With half of global CO2 fixation occurring in the oceans (Nellemann et al. 2009), there’s been a tremendous recent upsurge in interest from governments and the private sector in the potential for carbon sequestered in the ocean or Blue Carbon. Blue carbon ecosystems include coastal ecosystems, seagrasses, salt marshes and mangroves. There have been discussions about whether seaweed should also be considered as blue carbon given that seaweed habitats are larger in area than all other coastal blue carbon habitats combined. The area of seaweed that grows on soft-sediments, where carbon can accumulate, is estimated at 1.5 million km2 – relative to the 7.2 million km2 of total global wild seaweed area (Duarte et al. 2022). However, the science of seaweed carbon sequestration has been largely outpaced by policy and practice, and the scale of opportunity for seaweed carbon sequestration is unclear.
Through my research at The Blue Carbon Lab over the last three years, I was given a great opportunity to visit a coastal community in central east Indonesia that produces seaweed and this helped me in my deep dive into the role of seaweed in climate change mitigation.
I have found that there are four key pathways through which seaweed can help sequester carbon.
1. Protecting and restoring wild seaweed forests
Protecting and restoring wild seaweed forests are absolutely critical for biodiversity, fisheries, nutrient alleviation and tourism. However, it is proven to be challenging to track the carbon that is exported from these forests to the deep sea as there is no guarantee that the carbon has been sequestered until it reaches a permanent sink site in the deep ocean.
Seaweed grows very fast, but also breaks down really fast with the carbon returning to the water column. While it is estimated that 173 Tg year–1 (with a range of 61–268 Tg C year–1) is sequestered by wild seaweed forests globally (Krause-Jensen and Duarte 2016), seaweed forests have degraded at a rate of 1.8% each year (Krumhansl et al. 2016). An example of this is in Tasmania where up to 90% of Giant Kelp forests have been lost.
Carbon sequestration aside, restoration of seaweed forests is a critical part of enabling a nature-positive future. You can read more about global seaweed restoration efforts in a paper I co-authored here.
2. Expanding sustainable nearshore seaweed aquaculture
With the support of MARI Oceans, I visited a coastal community in Indonesia and saw the amazing impact of seaweed farming there. I talked to seaweed farmers, who prior to seaweed farming spent long periods of time in brutal conditions offshore partaking unsustainable commercial fishing or deforesting mangrove. However, thanks to MARI Oceans’ community farming approach, farmers can now achieve resilient and sustainable livelihoods.
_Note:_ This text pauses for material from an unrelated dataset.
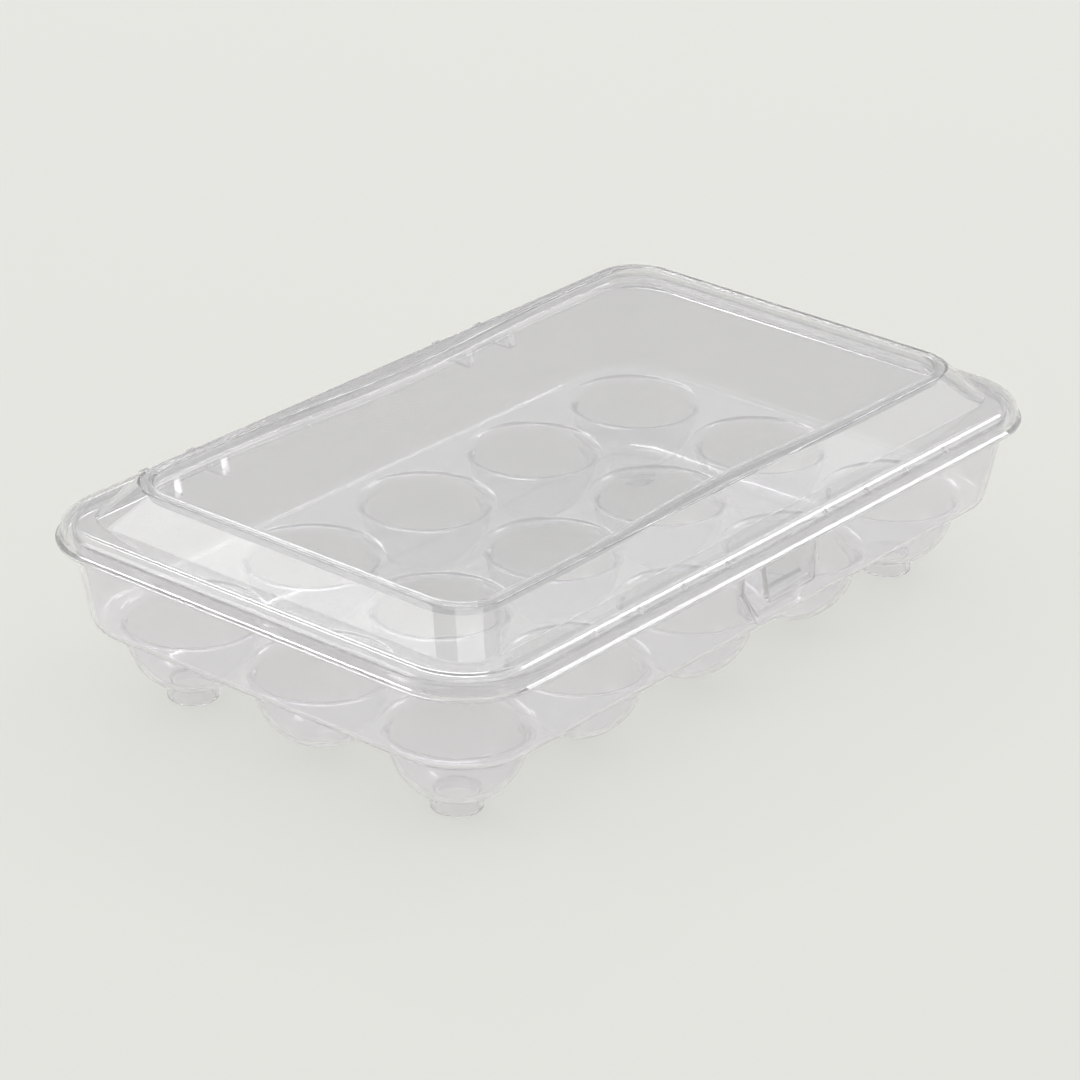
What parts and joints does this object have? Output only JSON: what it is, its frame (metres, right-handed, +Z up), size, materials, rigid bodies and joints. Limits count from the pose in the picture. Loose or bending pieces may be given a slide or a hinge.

Seaweed farms can sequester carbon by depositing it in sediments below the farms or by exporting the carbon from the farms. It is critical that we scale up seaweed aquaculture around the world for the many co-benefits it provides such as lowering ocean acidification, enhancing fisheries and supporting community development (Duarte et al. 2021). In 2019, seaweed aquaculture production had grown to 35.8 million tonnes of fresh weight (Cai et al. 2021) which meant a maximum carbon sequestration of 3,254,690 tonnes of CO2 per year. Currently, seaweed is largely a low-value commodity crop which limits its scalability and potential to support developing communities and have a positive impact on the environment. This is partly because there is currently little to no traceability in the seaweed industry. But with companies like Sea Green, technology can now be used to enable farmers to monitor and manage input their environmental and social data via a digital platform, empowering them to enhance seaweed production operations. Sea Green’s platform helps farmers demonstrate the positive environmental, social, and governance (ESG) impacts they are achieving along the supply chain, with a focus on sustainability. If improved seaweed traceability is able to occur concurrently with financial recognition of the co-benefits of seaweed production, for example carbon credits, seaweed farmers will be able to unlock an additional income source.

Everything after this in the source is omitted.